- Exercise goal
Exactly and only the lines from the one containing "recess(angle + pitch_angle" through the one containing "obj.parent = empty" are to be repeated, both ends included.

****

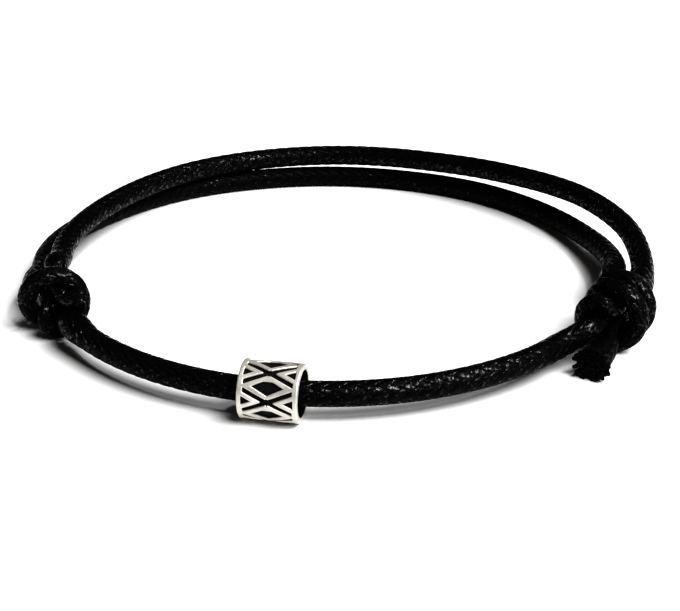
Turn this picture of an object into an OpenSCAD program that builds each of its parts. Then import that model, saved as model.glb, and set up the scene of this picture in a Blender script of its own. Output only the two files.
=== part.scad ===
// Cord bracelet: one braided cord taken twice round the wrist at the back and once at
// the front, closed by two sliding knots, with one patterned silver tube bead.
// Millimetres. Z is up and the bracelet lies on the plane Z = 0. The bead is at the
// front, towards -Y. The middle of the outline's box is at X = 0, Y = 0.

/* [Cord] */
// Diameter of the braided cord
cord_diameter = 2; // [1.7:0.1:2]
// Diameter of the cord where it is drawn tight in a knot's turns
turn_diameter = 1.64; // [1.4:0.04:1.64]
// Width of the right tail's spread end against the cord's diameter
tail_spread = 1.25; // [1:0.05:1.3]

/* [Bead] */
// Outer diameter of the bead
bead_diameter = 4.6; // [4.3:0.1:5]
// Length of the bead along the cord
bead_length = 4.7; // [4.2:0.1:5.4]
// Thickness of the bead's wall
bead_wall = 0.5; // [0.4:0.05:0.6]
// Place of the bead round the front stretch, in degrees about the front arc's centre
bead_place = 260.2; // [235:0.1:290]
// Depth of the recesses in the bead's pattern
relief_depth = 0.25; // [0.1:0.05:0.25]
// Diamonds round the bead
diamonds = 6; // [6:1:6]

/* [Hidden] */
cord_radius = cord_diameter / 2;
turn_radius = turn_diameter / 2;
cord_sides = 8;
// moves the outline's box to the middle of the frame
middle = [0.28, 2.89, 0];

// The front stretch: a level arc
front_centre = [-1.1, -2.9];
front_radius = 25.2;
front_height = 2.25;
front_from = 320;
front_to = 210;
front_step = 10;

// The strand that leaves the left knot on its inner side, crosses over the other one at
// the left back, arches above it and reaches the right knot on its outer side.
// [angle, distance from the middle, height of the centre line]
UPPER_STRAND = [
    [190.5, 25.85, 3.4],
    [170, 25.2, 3.15],
    [150, 24.6, 3.2],
    [130, 24.6, 3.15],
    [111, 24.4, 3.1],
    [90, 23.6, 3.3],
    [64.5, 22.5, 3.7],
    [39.5, 22.95, 4.2],
    [18, 24.7, 4.5],
    [3.4, 26.55, 3.8],
    [-11, 27.3, 2.9]];

// The strand that leaves the left knot on its outer side, drops to the table, passes
// under the other one and reaches the right knot on its inner side.
LOWER_STRAND = [
    [190, 27.6, 2.15],
    [170, 27.3, 1.5],
    [150, 26.4, 1.06],
    [130, 25.3, 1.01],
    [110, 24.1, 1.01],
    [90, 23.4, 1.01],
    [71, 23.1, 1.02],
    [51.5, 23.2, 1.1],
    [33, 23.4, 1.2],
    [13, 23.75, 1.6],
    [-9, 24.8, 2.5]];
ANGLE = 0;
DISTANCE = 1;
HEIGHT = 2;

// Knots. Each is a barrel of turns of the cord's own end round the strand that slides
// through it. A knot's own directions: OUT from the front arc's centre, UP, and BEAD
// along its axis towards the bead. Angles round the axis run from OUT to UP.
// [place on the front arc, sign of the bead's direction, shift out, height, whole turns,
//  hand of the turns, angle of the strand that slides, of the tied strand, of the tail,
//  angle of the tied strand behind the barrel, with the sliding one opposite, and how much
//  farther from the axis the sliding one is there]
LEFT_KNOT = [201.6, 1, 0.25, 3, 1, -1, 240, -2, 118, -31, 0.26];
RIGHT_KNOT = [333.6, -1, 1.65, 3, 2, 1, 180, 58, 302, 0, 0.75];
PLACE = 0;
SIGN = 1;
SHIFT = 2;
RISE = 3;
WHOLE = 4;
HAND = 5;
SLIDING = 6;
TIED = 7;
TAIL = 8;
LEAN = 9;
SPREAD = 10;

coil_radius = 2.15;
turn_pitch = 1.78;
back_radius = 1.12;
turn_step = 30;
// strands inside a barrel are pressed thin
pressed = 0.43;
pressed_sliding = 0.58;

// [angle, distance from the knot's axis, way past the barrel's bead end, radius]
LEFT_TAIL = [
    [118, 0.8, 0.5, 0.48],
    [130, 1.25, 1.1, 0.7],
    [148, 1.85, 1.5, 0.9],
    [155, 2.1, 1.55, 0.95]];
RIGHT_TAIL = [
    [302, 0.8, 0.5, 0.48],
    [298, 1.2, 1.2, 0.75],
    [291, 1.45, 2.3, 1],
    [284, 1.6, 3.4, 0.9 * tail_spread],
    [280, 1.64, 4.5, tail_spread]];

function unit(v) = v / norm(v);

// route points are [x, y, height, radius of the cord there]
function strand_point(row) = [
    row[DISTANCE] * cos(row[ANGLE]),
    row[DISTANCE] * sin(row[ANGLE]),
    row[HEIGHT],
    cord_radius];

function clamped(table, i) = table[max(0, min(len(table) - 1, i))];

// a row midway between two rows of a table, on a smooth curve through its rows
function midway(table, i) =
    (9 * (table[i] + table[i + 1]) - clamped(table, i - 1) - clamped(table, i + 2)) / 16;

function strand(table) = [
    for (i = [0:len(table) - 1])
        each i + 1 < len(table)
            ? [strand_point(table[i]), strand_point(midway(table, i))]
            : [strand_point(table[i])]];

function on_front(angle, out, height) = [
    front_centre[0] + (front_radius + out) * cos(angle),
    front_centre[1] + (front_radius + out) * sin(angle),
    height];

function front() = [
    for (angle = [front_from:-front_step:front_to])
        concat(on_front(angle, 0, front_height), [cord_radius])];

// how far the turns go round from the first full turn's start to the last one's end
function sweep(knot) =
    ((knot[TAIL] - 90 * knot[HAND] - knot[TIED] - 105 * knot[HAND]) * knot[HAND] + 720) % 360
    + 360 * knot[WHOLE];

function half_length(knot) = turn_pitch * sweep(knot) / 720 + 0.85;

// a row [angle, distance from the axis, way along the axis, radius] as a route point
function knot_point(knot, row) =
    let (
        out = [cos(knot[PLACE]), sin(knot[PLACE]), 0],
        bead = knot[SIGN] * [-sin(knot[PLACE]), cos(knot[PLACE]), 0],
        centre = on_front(knot[PLACE], knot[SHIFT], knot[RISE]),
        point = centre
            + out * row[1] * cos(row[0])
            + [0, 0, 1] * row[1] * sin(row[0])
            + bead * row[2])
    concat(point, [row[3]]);

// the strand that slides, from the barrel's back to its bead end
function sliding_rows(knot) =
    let (h = half_length(knot), a = knot[SLIDING], back = 180 + knot[LEAN])
    [
        [back, back_radius + knot[SPREAD], -h - 2.4, cord_radius],
        [(back + a) / 2, 1.12, -h - 1.3, 0.8 * cord_radius],
        [a, 0.6, -h - 0.4, pressed_sliding],
        [a, 0.56, -h + 0.8, pressed_sliding],
        [a, 0.56, h - 0.2, pressed_sliding],
        [a, 0.6, h + 0.5, 0.62],
        [a, 0.95, h + 1.5, 0.88 * cord_radius]];

// the tied strand goes through the barrel, turns back over itself at the bead end,
// winds to the back, and comes out again at the bead end as the tail
function tied_rows(knot, tail_rows) =
    let (
        h = half_length(knot),
        a = knot[TIED],
        t = knot[TAIL],
        s = knot[HAND],
        reach = h - 0.35,
        count = round(sweep(knot) / turn_step))
    concat(
        [
            [knot[LEAN], back_radius - knot[SPREAD], -h - 2.4, cord_radius],
            [(knot[LEAN] + a) / 2, 0.74, -h - 1.3, 0.74 * cord_radius],
            [a, 0.74, -h - 0.4, 0.45],
            [a, 0.7, -h + 0.8, pressed],
            [a, 0.7, h - 1.7, pressed],
            [a, 0.78, h - 0.85, pressed],
            [a + 12 * s, 1.05, h - 0.2, 0.46],
            [a + 35 * s, 0.75 * coil_radius, h + 0.05, 0.54],
            [a + 65 * s, 0.93 * coil_radius, h - 0.1, 0.7]],
        [for (i = [0:count]) [
            a + s * (105 + sweep(knot) * i / count),
            coil_radius,
            reach - 2 * reach * i / count,
            turn_radius]],
        [
            [t - 60 * s, 0.93 * coil_radius, -reach - 0.25, 0.7],
            [t - 35 * s, 0.75 * coil_radius, -reach - 0.4, 0.54],
            [t - 12 * s, 1.05, -reach - 0.15, 0.46],
            [t, 0.78, -reach + 0.5, 0.42],
            [t, 0.7, -reach + 1.35, pressed],
            [t, 0.7, h - 0.2, pressed]],
        [for (row = tail_rows) [row[0], row[1], h + row[2], row[3]]]);

function knot_route(knot, rows) = [for (row = rows) knot_point(knot, row)];

function backwards(list) = [for (i = [len(list) - 1:-1:0]) list[i]];

// the whole cord: left tail, left knot, lower strand, through the right knot, front,
// through the left knot, upper strand, right knot, right tail
route = concat(
    backwards(knot_route(LEFT_KNOT, tied_rows(LEFT_KNOT, LEFT_TAIL))),
    strand(LOWER_STRAND),
    knot_route(RIGHT_KNOT, sliding_rows(RIGHT_KNOT)),
    front(),
    backwards(knot_route(LEFT_KNOT, sliding_rows(LEFT_KNOT))),
    strand(UPPER_STRAND),
    knot_route(RIGHT_KNOT, tied_rows(RIGHT_KNOT, RIGHT_TAIL)));

function spot(point) = [point[0], point[1], point[2]];

function heading(points, i) =
    unit(spot(clamped(points, i + 1)) - spot(clamped(points, i - 1)));

// v with its share along a direction taken out
function across(v, direction) = unit(v - (v * direction) * direction);

// one direction across the cord at each ring, carried along without twist
function sides_up(points) = [
    for (i = 0, side = across([0, 0, 1], heading(points, 0));
        i < len(points);
        i = i + 1, side = across(side, heading(points, min(i, len(points) - 1))))
        side];

module tube(points, sides) {
    ups = sides_up(points);
    rings = [for (i = [0:len(points) - 1])
        let (up = ups[i], side = cross(heading(points, i), up))
        for (k = [0:sides - 1])
            spot(points[i]) + points[i][3] * (up * cos(360 * k / sides) + side * sin(360 * k / sides))];
    last = (len(points) - 1) * sides;
    walls = [for (i = [0:len(points) - 2])
        for (k = [0:sides - 1])
            let (a = i * sides + k, b = i * sides + (k + 1) % sides)
            each [[a, b, b + sides], [a, b + sides, a + sides]]];
    polyhedron(
        points = rings,
        faces = concat(
            [[for (k = [sides - 1:-1:0]) k]],
            walls,
            [[for (k = [0:sides - 1]) last + k]]));
}

module cord() {
    color([0.07, 0.06, 0.06])
        translate(middle)
            tube(route, cord_sides);
}

// The bead's pattern, in millimetres along the bead and round it: a long diamond with a
// sunk middle, grooves between neighbouring diamonds that cross midway, and a small sunk
// triangle between the grooves on each side.
bead_radius = bead_diameter / 2;
bead_edge = 0.12;
pitch_angle = 360 / diamonds;
// half-length and half-height of a diamond's sunk middle
sunk_diamond = [1.28, 0.68];
groove_width = 0.34;
// where a groove's centre line ends, along the bead, and how far from the diamond's axis
groove_end = [1.9, 0.32];
groove_cross = 1.2;
// [near tip, far base, half-height of the base] of a sunk triangle
sunk_triangle = [1.36, 2, 0.28];

// a cutter of the children's outline, X along the bead, sunk at an angle round it
module recess(angle) {
    rotate([angle, 0, 0])
        translate([0, 0, bead_radius - relief_depth])
            linear_extrude(2 * relief_depth)
                children();
}

module diamond_outline() {
    a = sunk_diamond[0];
    b = sunk_diamond[1];
    polygon([[a, 0], [0, b], [-a, 0], [0, -b]]);
}

module triangle_outline(side) {
    near = sunk_triangle[0] * side;
    far = sunk_triangle[1] * side;
    polygon([[near, 0], [far, sunk_triangle[2]], [far, -sunk_triangle[2]]]);
}

// a groove from midway between two diamonds to the bead's end, side and turn are 1 or -1
module groove_outline(side, turn) {
    rise = groove_cross - groove_end[1];
    length = sqrt(groove_end[0] * groove_end[0] + rise * rise);
    translate([side * groove_end[0] / 2, 0])
        rotate(-side * turn * atan(rise / groove_end[0]))
            square([length, groove_width], center = true);
}

module bead_tube() {
    rotate([0, 90, 0])
        rotate_extrude($fn = 96)
            polygon([
                [bead_radius - bead_wall, -bead_length / 2 + bead_edge],
                [bead_radius - bead_wall + bead_edge, -bead_length / 2],
                [bead_radius - bead_edge, -bead_length / 2],
                [bead_radius, -bead_length / 2 + bead_edge],
                [bead_radius, bead_length / 2 - bead_edge],
                [bead_radius - bead_edge, bead_length / 2],
                [bead_radius - bead_wall + bead_edge, bead_length / 2],
                [bead_radius - bead_wall, bead_length / 2 - bead_edge]]);
}

// a groove's middle is this far round from its diamond's axis
groove_turn = (groove_cross + groove_end[1]) / 2 / bead_radius * 180 / PI;
// the diamond at the front faces up to the viewer
first_diamond = 57;
// the loose bead stands a little askew: its right end nearer the viewer, and lower
bead_yaw = -1.5;
bead_tilt = 0.5;
bead_height = bead_radius + bead_length / 2 * sin(bead_tilt);

module bead() {
    color([0.8, 0.8, 0.8])
        translate(middle + on_front(bead_place, 0, bead_height))
            rotate([0, bead_tilt, bead_place + 90 + bead_yaw])
                difference() {
                    bead_tube();
                    for (i = [0:diamonds - 1]) {
                        angle = first_diamond + pitch_angle * i;
                        recess(angle)
                            diamond_outline();
                        for (side = [-1, 1]) {
                            recess(angle + pitch_angle / 2)
                                triangle_outline(side);
                            for (turn = [-1, 1])
                                recess(angle + turn * groove_turn)
                                    groove_outline(side, turn);
                        }
                    }
                }
}

cord();
bead();
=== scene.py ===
# %% [markdown]
# # A braided cord bracelet with a silver bead
# The bracelet is one long piece of round, waxed, braided cord. It runs once across the
# front and twice round the back, and each of its ends is knotted round the other part,
# so that the two knots slide and set the size. A short patterned silver tube is threaded
# on the front. It lies by itself on a white table.
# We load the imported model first. It is the frame that everything is placed in, in metres,
# with Z up and the bead towards -Y.

# %% Load the frame
import random
from math import cos, pi, radians, sin

import bpy
import numpy as np
from mathutils import Matrix, Vector


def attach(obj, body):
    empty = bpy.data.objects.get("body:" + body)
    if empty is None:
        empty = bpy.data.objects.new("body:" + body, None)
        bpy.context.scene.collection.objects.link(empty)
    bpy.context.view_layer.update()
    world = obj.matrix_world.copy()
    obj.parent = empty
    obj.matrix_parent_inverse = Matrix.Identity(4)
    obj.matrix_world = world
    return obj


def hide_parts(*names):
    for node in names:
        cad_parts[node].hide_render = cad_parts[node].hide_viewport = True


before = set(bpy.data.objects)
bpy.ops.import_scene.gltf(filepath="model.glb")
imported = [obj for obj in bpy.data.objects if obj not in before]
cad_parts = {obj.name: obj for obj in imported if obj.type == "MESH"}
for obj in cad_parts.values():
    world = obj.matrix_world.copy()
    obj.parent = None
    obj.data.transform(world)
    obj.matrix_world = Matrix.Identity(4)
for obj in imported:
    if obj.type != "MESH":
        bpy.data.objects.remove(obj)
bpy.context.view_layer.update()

MM = 0.001

# %% [markdown]
# ## The camera
# The picture was taken from a little above the table, quite near, looking down by about
# 25 degrees. A near camera makes the front of the cord look thicker than the back, so its
# distance matters as much as its angle. Both were worked out from how the cord's
# thickness shrinks towards the back.

# %% Camera
# in millimetres
SENSOR_WIDTH = 36
LENS = 78.7
CAMERA_SPOT = (-0.02, -124.61, 56.0)
# in degrees below the horizontal
CAMERA_PITCH = 25
# in metres
NEAREST_SEEN = 0.005
FARTHEST_SEEN = 10


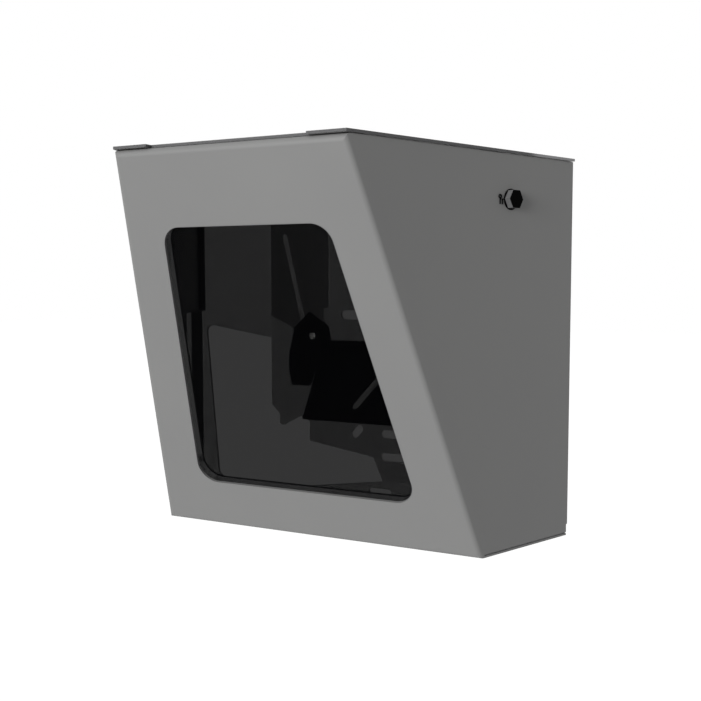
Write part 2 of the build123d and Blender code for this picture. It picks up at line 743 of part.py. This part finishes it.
def make_pivot():
    nodes = {}
    plane = Plane(origin=(cheek_x, -pivot_depth, top_z - pivot_drop), z_dir=(1, 0, 0))
    washer_face = Circle(pivot_washer_diameter / 2) - Circle(pivot_diameter / 2)
    inner_start = bracket_sheet
    nodes["pivot_washer"] = extrude(plane.offset(inner_start) * washer_face, pivot_washer_thickness)
    head_start = inner_start + pivot_washer_thickness + bracket_sheet + 2 * pivot_fit
    head = extrude(plane.offset(head_start) * hexagon(pivot_flats), pivot_head_height)
    shank_end = pivot_nut_height + pivot_washer_thickness + pivot_bolt_end
    shank = extrude(plane.offset(head_start) * Circle(pivot_diameter / 2), -(head_start + shank_end))
    nodes["pivot_bolt"] = chamfer(head.faces().sort_by(Axis.X)[-1].edges(), 0.4) + shank
    nodes["pivot_outer_washer"] = extrude(plane * washer_face, -pivot_washer_thickness)
    nut = hexagon(pivot_flats) - Circle(pivot_diameter / 2)
    nodes["pivot_nut"] = extrude(plane.offset(-pivot_washer_thickness) * nut, -pivot_nut_height)
    return nodes


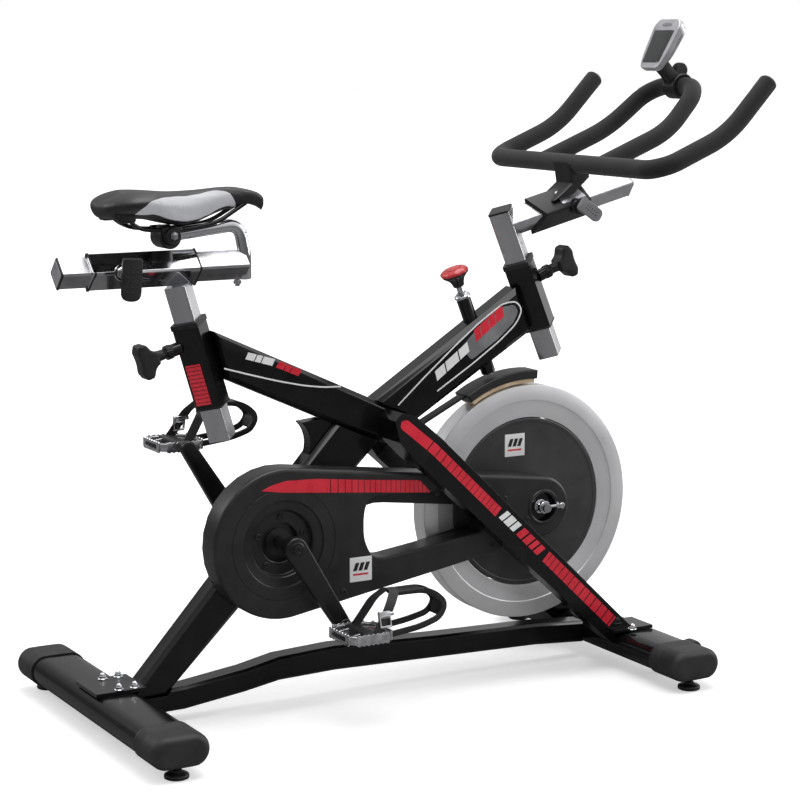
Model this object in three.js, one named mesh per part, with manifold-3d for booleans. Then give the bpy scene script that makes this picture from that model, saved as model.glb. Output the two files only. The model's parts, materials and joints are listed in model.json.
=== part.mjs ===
// Indoor training cycle with a heavy flywheel, belt drive and friction brake.
// Millimetres. +X points to the handlebar end, +Y to the rider's left, +Z up.
// The exported group is shifted so that its origin is the middle of the footprint, on the floor.
import * as THREE from 'three';
import { mergeVertices } from 'three/addons/utils/BufferGeometryUtils.js';
import Module from 'manifold-3d';

const wasm = await Module();
wasm.setup();

// ---------------------------------------------------------------- driving dimensions

const GAP = 0.3;                       // between fixed pieces that touch
const SLIDE_FIT = 0.5;                 // round a sliding tube, each side

const footX = 496;                     // stabiliser centre lines, from the middle
const stabiliserZ = 47;
const stabiliserWidth = 96;
const stabiliserHeight = 50;
const stabiliserLength = 620;          // over the end caps
const footInset = 27;                  // levelling feet, in from the caps' ends
const footY = stabiliserLength / 2 - footInset;
const capLength = 80;
const capWall = 2.5;

const beamWidth = 50;                  // frame beams, across the cycle
const beamChamfer = 9;
const postSide = 38;                   // all square posts and sliders stand on edge
const postCorner = 3;
const sleeveWall = 4;

const seatTilt = 16.5;                 // degrees from the vertical, top rearward
const seatSleeveMid = [-317, 606];
const seatSleeveLength = 145;
const seatPostUp = 142;                // post ends, from the sleeve's middle
const seatPostDown = 134;

const headTilt = 22.5;
const headSleeveMid = [333, 688];
const headSleeveLength = 124;
const headPostUp = 165;
const headPostDown = 122;

const sliderRise = 27.85;              // saddle slider's axis above the post's top
const sliderRear = -566;
const sliderFront = -236;
const carriageRear = -517;
const carriageFront = -326;
const carriageWall = 3;
const seatBarRadius = 11;
const saddleLength = 297;
const saddleRear = -497;
const saddleWidth = 168;
const saddleNoseWidth = 44;
const saddleRise = 75;                 // saddle's top above its clamp
const saddleThickness = 44;
const railGauge = 44;                  // between the rail centres at the clamp

const armTilt = 14.4;                  // handlebar arm, rising forward
const armReach = 268;
const armDrop = 27;                    // arm centre line below the post's top
const barRadius = 16.5;                // foam-covered bars
const barAhead = 143.8;                // bars' crosspiece, ahead of and above the arm's root
const barAbove = 105.5;
const barHalfWidth = 268;
const loopHalfWidth = 94;

const crankCentre = [-202, 300];
const crankLength = 168;
const crankAngle = -57.7;              // degrees from +X, right arm
const crankArmThickness = 18;
const pulleyRadius = 104;
const smallPulleyRadius = 28;
const beltWidth = 12;
const beltThickness = 4;

const flywheelCentre = [318, 311];
const flywheelRadius = 215;
const flywheelWidth = 42;
const flywheelStepRadius = 186;
const flywheelDiscRadius = 154;
const axleRadius = 8;

const guardClearance = 1.3;            // beams to guard
const guardDepth = 49.7;
const guardBack = -beamWidth / 2 - guardClearance;
const guardFace = guardBack - guardDepth;
const guardWall = 3;
const beltY = guardBack - 19.7;        // belt centre plane
const guardRearRadius = 130;
const guardFrontRadius = 55;
const upperArmDepth = 62;
const lowerArmDepth = 49;

const legClearance = 2;                // guard to front legs
const legInner = legClearance - guardFace;
const legOuter = legInner + 36;

const crankArmY = legInner + 29;       // inner face of each crank arm
const pedalWidth = 92;
const pedalLength = 84;
const pedalHeight = 22;
const pedalGap = 9;                    // crank face to pedal

const brakeTilt = 21.5;                // brake screw, top rearward
const brakeTop = [193, 690];
const brakeGuideLength = 148;
const padGap = 3.5;                    // felt to flywheel, brake released
const padThickness = 7;
const shoeHeight = 16;

// ---------------------------------------------------------------- geometry helpers

const V = (x, y, z) => new THREE.Vector3(x, y, z);
const ACROSS = V(0, 1, 0);
const rad = (degrees) => degrees * Math.PI / 180;

// Shares the vertices along seams and drops the empty triangles at the poles.
function welded(geometry) {
  const bare = geometry.clone();
  bare.deleteAttribute('normal');
  bare.deleteAttribute('uv');
  const merged = mergeVertices(bare, 1e-3);
  const index = [];
  for (let i = 0; i < merged.index.count; i += 3) {
    const [a, b, c] = [0, 1, 2].map((k) => merged.index.getX(i + k));
    if (a !== b && b !== c && c !== a) {
      index.push(a, b, c);
    }
  }
  merged.setIndex(index);
  return merged;
}

function solidOf(geometry) {
  const merged = welded(geometry);
  return new wasm.Manifold(new wasm.Mesh({
    numProp: 3,
    vertProperties: new Float32Array(merged.attributes.position.array),
    triVerts: new Uint32Array(merged.index.array),
  }));
}

function geometryOf(solid) {
  const mesh = solid.getMesh();
  const geometry = new THREE.BufferGeometry();
  geometry.setAttribute('position', new THREE.BufferAttribute(mesh.vertProperties, 3));
  geometry.setIndex(new THREE.BufferAttribute(mesh.triVerts, 1));
  const flat = geometry.toNonIndexed();
  flat.computeVertexNormals();
  return flat;
}

function join(...parts) {
  return geometryOf(parts.map(solidOf).reduce((a, b) => a.add(b)));
}

function cut(part, ...tools) {
  return geometryOf(tools.map(solidOf).reduce((a, b) => a.subtract(b), solidOf(part)));
}

function common(a, b) {
  return geometryOf(solidOf(a).intersect(solidOf(b)));
}

// Turns local Z to the given direction and local X to the hinted one.
function place(geometry, origin, direction, hint = ACROSS) {
  const z = direction.clone().normalize();
  if (Math.abs(z.dot(hint)) > 0.999) {
    return place(geometry, origin, direction, V(1, 0, 0));
  }
  const y = new THREE.Vector3().crossVectors(z, hint).normalize();
  const x = new THREE.Vector3().crossVectors(y, z);
  return geometry.applyMatrix4(new THREE.Matrix4().makeBasis(x, y, z).setPosition(origin));
}

function shapeOf(points, ...holes) {
  const shape = new THREE.Shape(points.map((p) => new THREE.Vector2(p[0], p[1])));
  holes.forEach((hole) => {
    shape.holes.push(new THREE.Path(hole.map((p) => new THREE.Vector2(p[0], p[1]))));
  });
  return shape;
}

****

- Correct result
                            recess(angle + pitch_angle / 2)
                                triangle_outline(side);
                            for (turn = [-1, 1])
                                recess(angle + turn * groove_turn)
                                    groove_outline(side, turn);
                        }
                    }
                }
}

cord();
bead();
=== scene.py ===
# %% [markdown]
# # A braided cord bracelet with a silver bead
# The bracelet is one long piece of round, waxed, braided cord. It runs once across the
# front and twice round the back, and each of its ends is knotted round the other part,
# so that the two knots slide and set the size. A short patterned silver tube is threaded
# on the front. It lies by itself on a white table.
# We load the imported model first. It is the frame that everything is placed in, in metres,
# with Z up and the bead towards -Y.

# %% Load the frame
import random
from math import cos, pi, radians, sin

import bpy
import numpy as np
from mathutils import Matrix, Vector


def attach(obj, body):
    empty = bpy.data.objects.get("body:" + body)
    if empty is None:
        empty = bpy.data.objects.new("body:" + body, None)
        bpy.context.scene.collection.objects.link(empty)
    bpy.context.view_layer.update()
    world = obj.matrix_world.copy()
    obj.parent = empty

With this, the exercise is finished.